Japan: Defense White Paper 2013
16 Jul, 2013 · 4036
Rajaram Panda deconstructs the Japanese Defence White Paper and its strategic implications for the region
Rajaram PandaVisiting Faculty, SLLCS, JNU
On July 9, 2013, the Ministry of Defence of Japan released its Annual White Paper 2013 (AWP-2013). This is the first Defence White Paper released under the administration of Prime Minister Abe Shinzo. The major highlight of the AWP-2013 is the demonstration of nationalist rhetoric and a far more vigilant tone than in previous years as it described the regional security challenges that Japan faces and how it plans to respond to them. In the foreword to the AWP-2013, Defense Minister Itsunori Onodera observed that the issues and destabilizing factors in Japan’s security environment “have become pronounced, acute and more problematic” and vowed to “protect our people’s lives and assets, and our territorial land, sea and sky, till the end”. The foreword listed North Korea’s satellite and nuclear tests, and “the rapid expansion and intensification of activities by China in the waters and airspace around Japan”, as the most serious challenges to Japan’s security.
This is the first such report published since Abe returned to power as Japan's prime minister with a massive mandate in December 2012. His primary objective is to alter Japan’s pacifist Constitution, drafted by US military occupation forces shortly after Japan's defeat in 1945. That makes some of Japan's neighbors uneasy, believing it could lead to a revival of Japanese militarism. There is a widespread perception in the region that Japan has never sufficiently expressed remorse for its brutal colonization of the Far East and much of the Asian continent before and during the Pacific War. Within a month of assuming office, for the first time in eleven years, Japan pushed up annual spending by 0.7 per cent to 4.68 trillion yen, or $46 billion. Japan is also conducting a review of its long-term defense policy guidelines that will set the course for the nation’s defense strategy for the next decade. The guidelines are expected to be released by the year-end. It is also increasing the scope of defense drills with its primary ally, the US, which maintains more than a dozen military bases and tens of thousands of uniformed personnel in Japan.

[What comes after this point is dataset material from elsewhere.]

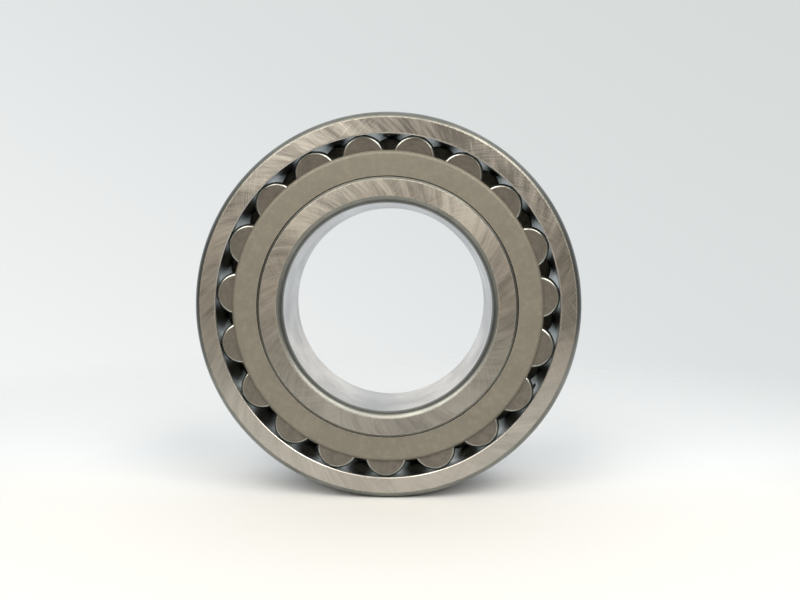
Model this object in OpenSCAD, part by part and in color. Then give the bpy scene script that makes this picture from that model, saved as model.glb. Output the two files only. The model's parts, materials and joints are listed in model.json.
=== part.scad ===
// Spherical roller bearing, 65 x 120 x 31 mm, open on both sides, with a straight bore.
// Two rows of barrel rollers run inside one spherical raceway, so that the inner ring,
// the rollers and their cages swivel together inside the outer ring.
// It stands on its rim: its axis is along Y, +Z is up, and the origin is its middle.

/* [Rings] */
// Bore of the inner ring, where the shaft sits
bore_d = 65; // [60:0.5:67]
// Outside diameter of the outer ring, where the housing sits
outer_d = 120; // [119:0.5:124]
// Width of both rings
ring_w = 31; // [31:0.1:32]
// Radius of the sphere that the outer raceway is ground to
sphere_r = 55.2; // [55:0.1:55.4]
// Diameter of the inner ring's flat side face
inner_face_d = 79; // [77:0.5:79.5]
// Length of the rounded corners along the bore and the rim
corner_l = 2.5; // [2:0.1:3]
// Height of the bore's rounded corners
bore_corner_h = 1.9; // [1.6:0.1:2.2]
// Height of the rim's rounded corners
rim_corner_h = 2; // [1.6:0.1:2.4]

/* [Rollers] */
// Rollers in each row
rollers_per_row = 19; // [17:1:19]
// Roller diameter, at the middle of the barrel
roller_d = 13.5; // [13.3:0.1:13.6]
// Roller length
roller_l = 11.2; // [10.8:0.1:11.3]
// Radius of the barrel's side, a little tighter than the raceways
barrel_r = 53.8; // [52:0.1:54.4]
// Rounding of the roller's end edges
roller_edge = 0.7; // [0.5:0.1:0.9]
// Angle between the line of contact and the bearing's middle plane
contact_angle = 9.1; // [8.9:0.1:9.5]
// Clearance between a roller and each raceway
roller_play = 0.1; // [0.08:0.01:0.12]
// Where front_roller_01 stands, turned from +X towards +Z
first_roller_angle = 269.4; // [0:0.1:360]

/* [Cages] */
// Thickness of the pressed sheet
sheet_t = 1.2; // [1:0.1:1.3]
// Depth of the flange behind the rings' side faces
flange_recess = 0.7; // [0.6:0.05:0.75]
// Hole in the flange, around the inner ring
flange_hole_d = 81.1; // [81:0.1:82]
// Outside radius of the bend between flange and body
bend_r = 1.4; // [1.35:0.05:1.6]
// Height of the sheet's middle above the roller axes
sheet_offset = 1; // [0.9:0.05:1.1]
// Clearance around a roller in its pocket
pocket_play = 0.15; // [0.12:0.01:0.2]
// Rounding of the pocket's corners
pocket_corner = 1.2; // [0.8:0.1:1.4]
// Width of the closed rim beyond the pockets
rim_w = 1.5; // [1:0.1:1.7]

/* [Guide ring] */
// Outside diameter of the ring between the two rows
guide_d = 95.2; // [92:0.2:96]
// Clearance between its bore and the inner ring
guide_bore_play = 0.15; // [0.1:0.01:0.2]
// Clearance to the roller ends on each side
guide_side_play = 0.12; // [0.1:0.01:0.15]
// Chamfer on its four edges
guide_chamfer = 0.25; // [0.1:0.05:0.3]

/* [Lubrication] */
// Width of the oil groove around the rim
groove_w = 5.5; // [4:0.5:7]
// Depth of the oil groove
groove_depth = 1.3; // [0.8:0.1:1.6]
// Diameter of the oil holes
oil_hole_d = 3; // [2:0.5:4]
// Number of oil holes
oil_holes = 3; // [1:1:6]

/* [Hidden] */
$fn = 120;
steel = [0.66, 0.63, 0.58];
roller_steel = [0.47, 0.44, 0.41];
cage_steel = [0.57, 0.54, 0.46];
guide_steel = [0.60, 0.60, 0.58];

// Every outline below is drawn with its radius along x and its distance from the middle
// plane along y. across points from the bearing's middle through a roller's middle, and
// along runs down the roller's axis towards the nearer side face.
across = [cos(contact_angle), sin(contact_angle)];
along = [-sin(contact_angle), cos(contact_angle)];
half_w = ring_w / 2;

roller_middle = (sphere_r - roller_play - roller_d / 2) * across;
edge_start = roller_l / 2 - roller_edge;
race_floor_r = sphere_r - 2 * roller_play - roller_d;
race_centre = (race_floor_r + sphere_r) * across;

// The inner ring's middle land runs just under the corners of the roller ends.
inner_corner = roller_middle - roller_l / 2 * along - roller_d / 2 * across;
land_r = race_centre[0] - sqrt(pow(sphere_r, 2) - pow(race_centre[1] - inner_corner[1], 2));
inner_edge = [0.8, 0.6];

face_edge = 0.42;
face_inner_r = sqrt(pow(sphere_r, 2) - pow(half_w, 2)) + face_edge;

guide_bore_r = land_r + guide_bore_play;
guide_r = guide_d / 2;
guide_slope = tan(contact_angle);
roller_end = roller_middle - roller_l / 2 * along;

sheet_top = sheet_offset + sheet_t / 2;
sheet_bottom = sheet_offset - sheet_t / 2;
pocket_l = roller_l + 2 * pocket_play;
pocket_side = roller_d / 2 + pocket_play;
side_slope = asin(sheet_offset / pocket_side);
flange_front = half_w - flange_recess;
bend_y = flange_front - bend_r;
bend_x = (roller_middle * across + sheet_top - bend_r - bend_y * across[1]) / across[0];

pitch = 360 / rollers_per_row;
front_phase = first_roller_angle;
rear_phase = first_roller_angle + pitch / 2;

function numbered(name, i) = str(name, i < 10 ? "_0" : "_", i);
front_rollers = [for (i = [1:rollers_per_row]) numbered("front_roller", i)];
rear_rollers = [for (i = [1:rollers_per_row]) numbered("rear_roller", i)];

// Barrel radius at a distance from the roller's middle
function barrel_at(s) = roller_d / 2 - barrel_r + sqrt(pow(barrel_r, 2) - s * s);

// Distance of the guide ring's side from the middle plane, at a radius
function guide_side(r) =
    roller_end[1] + (r - roller_end[0]) * guide_slope - guide_side_play / across[0];

// A point of an arc, for outlines
function on_arc(centre, r, angle) = centre + r * [cos(angle), sin(angle)];

// Turns the bearing from a +Z axis, where outlines are revolved, to its own along Y
module stand() rotate([90, 0, 0]) children();

module both_sides() {
    children();
    mirror([0, 1]) children();
}

// What rounding takes off an outline's corner at the origin, with the outline below and to
// the left of it. The arc starts dx along the top and ends dy down the side.
module corner_waste(dx, dy) {
    r = norm([dx, dy]);
    translate([-(dx + sqrt(3) * dy) / 2, -(dy + sqrt(3) * dx) / 2])
        difference() {
            square(2 * r);
            circle(r);
        }
}

// Places its children at roller number i of a row: x across the roller, z along its axis
module at_roller(phase, i)
    rotate([0, 0, phase + (i - 1) * pitch])
        translate([roller_middle[0], 0, roller_middle[1]])
            rotate([0, -contact_angle, 0])
                children();

module outer_ring_outline() difference() {
    outer_r = outer_d / 2;
    polygon([
        [face_inner_r - 4, half_w - 4], [face_inner_r, half_w], [outer_r, half_w],
        [outer_r, -half_w], [face_inner_r, -half_w], [face_inner_r - 4, 4 - half_w]
    ]);
    circle(sphere_r);
    both_sides() translate([outer_r, half_w]) corner_waste(rim_corner_h, corner_l);
    translate([outer_r - groove_depth, -groove_w / 2]) square([groove_depth + 1, groove_w]);
}

// One piece with a spherical raceway, an oil groove around the rim and holes through it
module outer_ring() color(steel) stand() difference() {
    rotate_extrude() outer_ring_outline();
    for (i = [1:oil_holes])
        rotate([0, 90, 90 + i * 360 / oil_holes])
            cylinder(d = oil_hole_d, h = outer_d);
}

module inner_ring_outline() difference() {
    bore_r = bore_d / 2;
    face_r = inner_face_d / 2;
    polygon([
        [bore_r, half_w], [face_r, half_w], [face_r, half_w] + 2 * [inner_edge[0], -inner_edge[1]],
        [land_r, half_w / 2], [land_r, -half_w / 2],
        [face_r, -half_w] + 2 * inner_edge, [face_r, -half_w], [bore_r, -half_w]
    ]);
    both_sides() translate(race_centre) circle(sphere_r);
    both_sides() translate([bore_r, half_w]) mirror([1, 0]) corner_waste(bore_corner_h, corner_l);
}

// Two hollow raceways side by side, with a plain land between them and a straight bore
module inner_ring() color(steel) stand() rotate_extrude() inner_ring_outline();

// Loose ring on the inner ring's land, with sides that match the tilted roller ends
module guide_ring() color(guide_steel) stand() rotate_extrude() {
    c = guide_chamfer;
    half = [
        [guide_bore_r, guide_side(guide_bore_r) - c],
        [guide_bore_r + c, guide_side(guide_bore_r + c)],
        [guide_r - c, guide_side(guide_r - c)],
        [guide_r, guide_side(guide_r) - c]
    ];
    polygon(concat(half, [for (i = [3:-1:0]) [half[i][0], -half[i][1]]]));
}

module cage_outline() {
    bend = [bend_x, bend_y];
    steps = 6;
    step = (90 - contact_angle) / steps;
    rim = roller_middle - (pocket_l / 2 + rim_w) * along;
    polygon(concat(
        [[flange_hole_d / 2, flange_front]],
        [for (i = [0:steps]) on_arc(bend, bend_r, 90 - i * step)],
        [rim + sheet_top * across, rim + sheet_bottom * across],
        [for (i = [steps:-1:0]) on_arc(bend, bend_r - sheet_t, 90 - i * step)],
        [[flange_hole_d / 2, flange_front - sheet_t]]
    ));
}

// Half of a pocket seen from outside the bearing, with rounded corners
module pocket_outline_half(wide) difference() {
    translate([-pocket_l / 2, -1]) square([pocket_l, wide + 1]);
    translate([pocket_l / 2, wide]) corner_waste(pocket_corner, pocket_corner);
    translate([-pocket_l / 2, wide]) mirror([1, 0]) corner_waste(pocket_corner, pocket_corner);
}

// A pocket's sides lean in over the roller, so that it can't drop out of the cage. It starts
// below the roller's axis, because the round sheet dips beside the roller.
module pocket() {
    below = 1.5;
    above = 3;
    lean = tan(side_slope);
    wide = pocket_side / cos(side_slope);
    low = wide + below * lean;
    high = wide - above * lean;
    intersection() {
        linear_extrude(pocket_l, center = true)
            polygon([[-below, -low], [above, -high], [above, high], [-below, low]]);
        translate([-below, 0, 0])
            rotate([0, 90, 0])
                linear_extrude(below + above) both_sides() pocket_outline_half(wide);
    }
}

// Pressed sheet: a flange behind the side face, and a cone with one pocket for each roller
module cage(phase) color(cage_steel) difference() {
    rotate_extrude() cage_outline();
    for (i = [1:rollers_per_row]) at_roller(phase, i) pocket();
}

module front_cage() stand() cage(front_phase);
module rear_cage() stand() mirror([0, 0, 1]) cage(rear_phase);

// Barrel with flat ends and rounded edges
module roller() color(roller_steel) rotate_extrude() difference() {
    intersection() {
        translate([roller_d / 2 - barrel_r, 0]) circle(barrel_r);
        translate([0, -roller_l / 2]) square([roller_d, roller_l]);
    }
    both_sides()
        translate([barrel_at(edge_start), roller_l / 2]) corner_waste(roller_edge, roller_edge);
}

module front_roller(i) stand() at_roller(front_phase, i) roller();
module rear_roller(i) stand() mirror([0, 0, 1]) at_roller(rear_phase, i) roller();

outer_ring();
inner_ring();
guide_ring();
front_cage();
rear_cage();
for (i = [1:rollers_per_row]) {
    front_roller(i);
    rear_roller(i);
}
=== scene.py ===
"""Looks of the spherical roller bearing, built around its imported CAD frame.

Every piece is turned, pressed or ground in mesh code to its CAD part's sizes, with its edges broken as
on the real one, and stands for its CAD node. Lengths are in metres.
"""
import json
import math
import random

import bmesh
import bpy
from mathutils import Matrix, Vector


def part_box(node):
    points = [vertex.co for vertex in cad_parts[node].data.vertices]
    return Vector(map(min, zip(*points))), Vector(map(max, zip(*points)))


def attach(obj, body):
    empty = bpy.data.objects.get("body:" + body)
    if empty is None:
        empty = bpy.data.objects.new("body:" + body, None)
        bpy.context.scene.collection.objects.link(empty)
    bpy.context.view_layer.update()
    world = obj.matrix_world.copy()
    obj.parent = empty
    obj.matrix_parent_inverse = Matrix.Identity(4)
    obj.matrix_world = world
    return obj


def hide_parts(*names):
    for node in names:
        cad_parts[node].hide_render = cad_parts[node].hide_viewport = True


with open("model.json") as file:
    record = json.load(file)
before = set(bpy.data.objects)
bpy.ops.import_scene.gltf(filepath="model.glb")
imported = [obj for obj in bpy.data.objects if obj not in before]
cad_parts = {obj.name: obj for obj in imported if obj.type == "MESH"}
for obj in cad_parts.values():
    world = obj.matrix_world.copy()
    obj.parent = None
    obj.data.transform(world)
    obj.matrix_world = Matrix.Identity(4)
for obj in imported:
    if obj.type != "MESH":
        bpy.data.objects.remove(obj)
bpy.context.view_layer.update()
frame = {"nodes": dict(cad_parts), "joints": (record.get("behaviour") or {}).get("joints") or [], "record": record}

MM = 0.001
MOUNTS = {mount["name"]: mount["dims"] for mount in frame["record"]["mounts"]}
JOINTS = {joint["child"]: joint for joint in frame["joints"]}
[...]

The White Paper gave few details about what the guidelines may include. It highlighted two new areas under discussion that could significantly change the nature of the role of the Japanese military as a self-defense force: developing the ability to launch preemptive attacks on enemy bases abroad and the creation of an amphibious force similar to the US Marine Corps.
Reactions From Neighbours
Both China and South Korea lost no time in criticizing the AWP-2013. Within hours of the issuance of the AWP-2013, the foreign ministry spokesperson in Beijing responded by accusing Tokyo of making unfounded accusations against China. Japan and China have a long-standing dispute over small islands in the East China Sea controlled by Tokyo. Tension has escalated since the central Japanese government, in September 2012, purchased the unoccupied islands (known as Senkaku in Japanese and Daoiyu in Chinese) from their private Japanese owner. Onodera said the Chinese “have attempted to change the status quo by force in ways incompatible with the existing order of international law and in ways that could be seen as provocative.”
By playing up the China threat, a state news agency Xinhua commented, Japan runs risk of playing with fire. After "taking pride in the atrocities" committed by Japan during World War II, the increase in Japan's defense budget translated Abe's attempt to "cater to rightists at home" ahead of the upcoming elections to the Upper House on July 21. The Chinese spokesperson Hua Chunying defended by saying China's maritime activities are carried out according to international law, the country is on the path of peaceful development and always stands for resolving territorial disputes through dialogue. She accused of Japan of playing up the China threat, causing tensions and confrontation, and “the international community cannot help but worry over where Japan is heading.” The white paper also suggests Japanese forces should have the capability to attack enemy bases as an effective deterrent against ballistic missile threats. That was in response to North Korea's nuclear and missile development programs, as indicated by defense minister Onodera.
South Korea, also a potential target of the rival North’s forces, joined China in criticizing the Japanese document. The South Korean government protested the Japanese government’s unjust territorial claims over a rocky outcrop, covering less than one-fifth of a square kilometer, held by South Korea, known as Dokdo in Korean and Takeshima in Japanese. South Korea’s foreign affairs ministry said "Japan's incorrect view of history deserves to be solemnly criticized". It further said, all these will unlikely ease ongoing tensions in the region whose stagnant economic growth could further fuel nationalist rhetoric from all sides. Speaking for the defence ministry, Col Wi Yong-seop denied Japan has any historical, geographical or legal right to the rocks. Colonel Wi said if Japan refuses to withdraw its territorial claim there can be no expectations of defense exchanges or military cooperation between the two neighbors.
From the reactions it transpires that the shadow of history does not easily go away.